More than 300 experiments since then have demonstrated the same tendency among women, Asian-Americans, and even a group of white men taking a math test alongside Asian-American students.

The California researchers said stereotype threat became a likely explanation after they looked at students’ past scores on state tests. The data suggested that black students, girls, Latino students, and Asian-Americans had all underperformed on the exit exam in ways that could be deemed characteristically stereotypical. Asian-American students, for instance, turned in lower-than-predicted performances on the English section. Girls underperformed in math.

“It’s a very specific pattern, so it’s hard to explain based on effort,” said Mr. Reardon. “That’s what persuaded me that we have this stereotype-threat story going on, that we have this other set of tests to compare it to, and they don’t show the same pattern.”

Mr. Reardon said a large body of research points to classroom interventions to lessen perceived psychological threats for students. Schools might also provide additional instruction to low-achieving students or explore new ways to hold schools accountable for student achievement, he suggested.

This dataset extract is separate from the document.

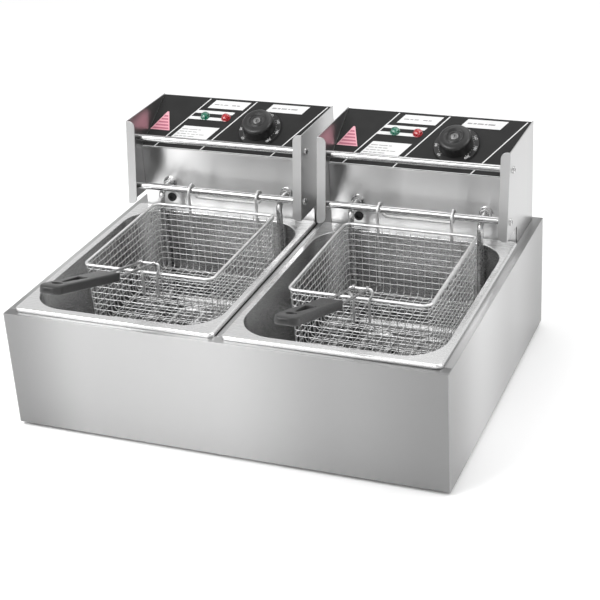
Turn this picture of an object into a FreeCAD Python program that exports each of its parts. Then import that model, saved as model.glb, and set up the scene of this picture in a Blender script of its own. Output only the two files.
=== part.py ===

Russell W. Rumberger, a professor of educational leadership and organization at the University of California, Santa Barbara, said growing numbers of states, including Indiana, Massachusetts, and Texas, are also exploring requiring students to pass end-of-course tests in individual subjects, rather than broader exit exams, as a potentially fairer way to boost graduation rates for some students without diminishing the value of a diploma. ("Exit Scramble," Aug. 13, 2008.)

“The cynic in me worries that we’re just going to continue to see these policies proliferate, because it seems like an obvious way to convey the expectations that we should have for students,” Mr. Dee said, “and the negative effects appear to be hidden from public discussion.”